Я еле дотерпела до конца процедуры, после чего вскочила на ноги и зачем-то посмотрела на зеркальный потолок. Там отражалась все та же я. Фух.
— Что ты туда смотришь все? Мы же пока не внешность меняли.
— Думаю, зачем в хирургическом кабинете
— Оборотни отличаются от людей. Эта клиника создавалась как место, где любой двуликий может получить экстренную помощь. На мой стол ложатся разные сверхи, и многие не доверяют мне.
— Неужели хочешь сказать, что они предпочитают без наркоза следить за операцией?
— Именно так. Но не забивай голову. Кстати, когда немного отойдешь, хочу предложить тебе кое-что.

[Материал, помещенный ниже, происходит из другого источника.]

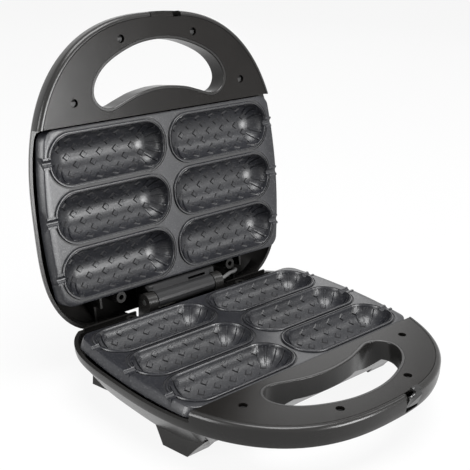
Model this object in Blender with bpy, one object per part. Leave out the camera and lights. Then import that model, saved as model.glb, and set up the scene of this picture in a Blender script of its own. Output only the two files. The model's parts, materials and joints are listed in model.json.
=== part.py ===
"""Corn dog maker: a base and a lid, each a moulded shell with a looped handle, a six-trough cooking
plate, a heater and a reflector. The lid swings on a pin at the rear, a clip at the front holds it.

Each half is modelled face up, with height zero at its plate's face, its hinge line along x at y zero
and its front towards minus y. The lid is the same half turned over above the hinge line. In place, the
whole stands on its pads with the middle of its depth at y zero.
"""
import math

import bmesh
import bpy
from mathutils import Matrix, Vector

# Whole appliance
FACE_HEIGHT = 0.0500
HINGE_BACK = 0.0880
FACE_GAP = 0.0007
OPEN_ANGLE_DEG = 99.26
FIT = 0.0003
OVERRUN = 0.0010
WELD = 0.000001
LEVEL_TOLERANCE = 0.0000001
SMOOTH_ANGLE_DEG = 28.0

# Rim outline and plate outline, shared by both halves
RIM_HALF_WIDTH = 0.1283
RIM_CENTRE = 0.0850
RIM_FRONT_REACH = 0.1520
RIM_FRONT = RIM_CENTRE + RIM_FRONT_REACH
RIM_REAR_REACH = 0.1080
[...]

— Сказал «а», говори и «б».
— Так и знал, что не удержишься. Но давай потом. А пока отдохни пару часов, я подготовлюсь. К Алене зайди, как раз посмотришь, как быстро у нее происходит заживление. Я тебе, конечно, такие темпы не обещаю, но ускорить все в разы смогу.
Я поблагодарила Леона и вышла, ловя на себе его улыбающийся взгляд. Вот правда кошак!
Где там Аленка? Может, я почувствую себя уверенней, когда увижу изменения смелого медового барсука?
— Ты чего так быстро сняла повязку? — Я сунула нос в палату, которая так и пахла элитной клиникой. Будто ты в отеле, а не в лечебном учреждении. Хотя, наверное, так и должно быть. Не думаю, что Леон работает за спасибо. Кошаки всегда себе на уме, думаю, если твое второе «я» леопард, то ты тоже недалеко от этого ушел.
Аленка как раз разматывала бинт вокруг головы и крикнула:
— Испугала! Что так орешь? Я стреляный воробей, не переживай. Все уже схватилось, а спать в этом жутко неудобно.
Она сделала последний оборот и полностью освободила себя от закрепляющей повязки.
— Ну что скажешь, я похожа на греческую красотку?
— А нос не сползет вниз? Станешь колоритной Бабой-ягой.
— Ничего никуда не сползет! Так как тебе?
— Пока что больше на жертву домашнего насилия похоже. — Я не стала юлить.
— Ничего! Через час буду фиолетовым баклажаном, а потом желтой фиалкой.
— Фиалкой? — подавилась я смешком.
— Ну да, в середине такие черные круги под глазами, а вокруг все солнечно-желтое, — улыбнулась неунывающая медоедка.
И что же у нее внутри творится? Неужели такая же легкость, что и снаружи? Сколько раз замечала, что человек идет на внешние перемены, когда внутри все меняется. А когда плохо внутри, когда саморазрушается душа, тогда человек начинает разрушать себя внешне, вредить себе, колоть, протыкать, резать. А что насчет операций по смене внешности? Можно ли их отнести к этой категории? Или у оборотней совсем другой взгляд на вещи?
— Как ты принимаешь себя каждый раз разной?
— Легко. Ты же меняешь одежду? — Алена намотала на палец прядь волос и прошептала: — М-м-м, темный шоколад, вишня или иссиня-черный? Что выбрать?